Given problem: Copy each line of the listing below exactly.

Raw data:

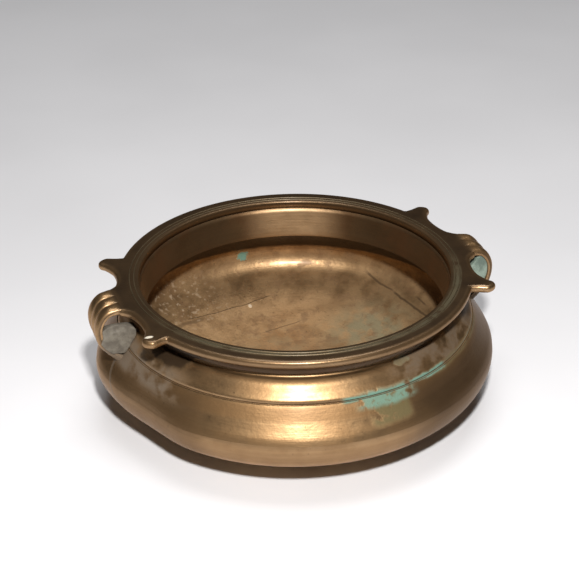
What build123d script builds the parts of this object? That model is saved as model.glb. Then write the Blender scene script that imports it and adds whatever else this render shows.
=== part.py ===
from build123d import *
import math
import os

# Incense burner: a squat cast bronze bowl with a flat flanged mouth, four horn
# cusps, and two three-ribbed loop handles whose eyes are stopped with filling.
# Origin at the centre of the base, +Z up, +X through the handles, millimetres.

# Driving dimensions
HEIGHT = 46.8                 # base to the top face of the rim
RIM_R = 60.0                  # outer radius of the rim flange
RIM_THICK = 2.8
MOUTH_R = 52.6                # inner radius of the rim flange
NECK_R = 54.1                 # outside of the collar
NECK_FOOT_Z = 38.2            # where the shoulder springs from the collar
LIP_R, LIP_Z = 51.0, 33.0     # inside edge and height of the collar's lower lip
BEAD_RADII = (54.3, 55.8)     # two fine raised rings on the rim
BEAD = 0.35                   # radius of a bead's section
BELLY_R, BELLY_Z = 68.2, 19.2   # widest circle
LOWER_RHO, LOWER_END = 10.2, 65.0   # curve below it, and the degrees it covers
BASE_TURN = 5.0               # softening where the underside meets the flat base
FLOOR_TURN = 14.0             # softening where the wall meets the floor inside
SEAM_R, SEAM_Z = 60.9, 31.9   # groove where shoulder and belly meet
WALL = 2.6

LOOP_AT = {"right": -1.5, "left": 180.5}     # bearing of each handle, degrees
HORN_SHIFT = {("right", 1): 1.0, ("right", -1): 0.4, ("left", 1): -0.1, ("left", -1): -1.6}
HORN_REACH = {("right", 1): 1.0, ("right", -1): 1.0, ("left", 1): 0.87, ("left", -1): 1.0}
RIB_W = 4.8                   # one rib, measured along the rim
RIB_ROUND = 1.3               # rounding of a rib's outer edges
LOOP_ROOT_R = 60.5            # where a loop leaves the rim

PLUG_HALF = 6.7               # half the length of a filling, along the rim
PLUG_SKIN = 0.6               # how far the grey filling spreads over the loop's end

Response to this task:
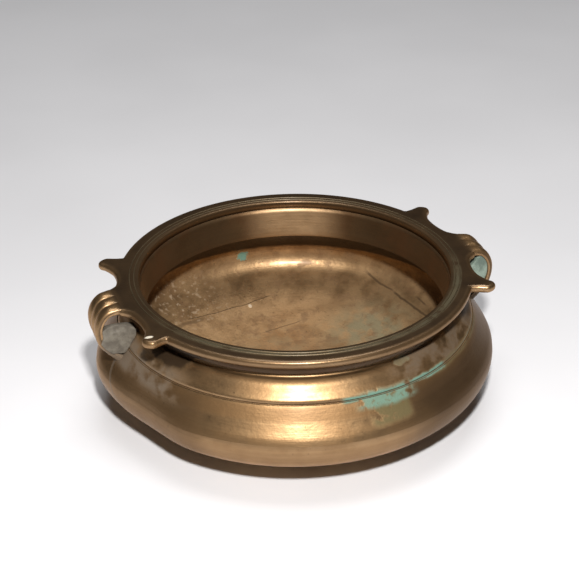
What build123d script builds the parts of this object? That model is saved as model.glb. Then write the Blender scene script that imports it and adds whatever else this render shows.
=== part.py ===
from build123d import *
import math
import os

# Incense burner: a squat cast bronze bowl with a flat flanged mouth, four horn
# cusps, and two three-ribbed loop handles whose eyes are stopped with filling.
# Origin at the centre of the base, +Z up, +X through the handles, millimetres.

# Driving dimensions
HEIGHT = 46.8                 # base to the top face of the rim
RIM_R = 60.0                  # outer radius of the rim flange
RIM_THICK = 2.8
MOUTH_R = 52.6                # inner radius of the rim flange
NECK_R = 54.1                 # outside of the collar
NECK_FOOT_Z = 38.2            # where the shoulder springs from the collar
LIP_R, LIP_Z = 51.0, 33.0     # inside edge and height of the collar's lower lip
BEAD_RADII = (54.3, 55.8)     # two fine raised rings on the rim
BEAD = 0.35                   # radius of a bead's section
BELLY_R, BELLY_Z = 68.2, 19.2   # widest circle
LOWER_RHO, LOWER_END = 10.2, 65.0   # curve below it, and the degrees it covers
BASE_TURN = 5.0               # softening where the underside meets the flat base
FLOOR_TURN = 14.0             # softening where the wall meets the floor inside
SEAM_R, SEAM_Z = 60.9, 31.9   # groove where shoulder and belly meet
WALL = 2.6

LOOP_AT = {"right": -1.5, "left": 180.5}     # bearing of each handle, degrees
HORN_SHIFT = {("right", 1): 1.0, ("right", -1): 0.4, ("left", 1): -0.1, ("left", -1): -1.6}
HORN_REACH = {("right", 1): 1.0, ("right", -1): 1.0, ("left", 1): 0.87, ("left", -1): 1.0}
RIB_W = 4.8                   # one rib, measured along the rim
RIB_ROUND = 1.3               # rounding of a rib's outer edges
LOOP_ROOT_R = 60.5            # where a loop leaves the rim

PLUG_HALF = 6.7               # half the length of a filling, along the rim
PLUG_SKIN = 0.6               # how far the grey filling spreads over the loop's end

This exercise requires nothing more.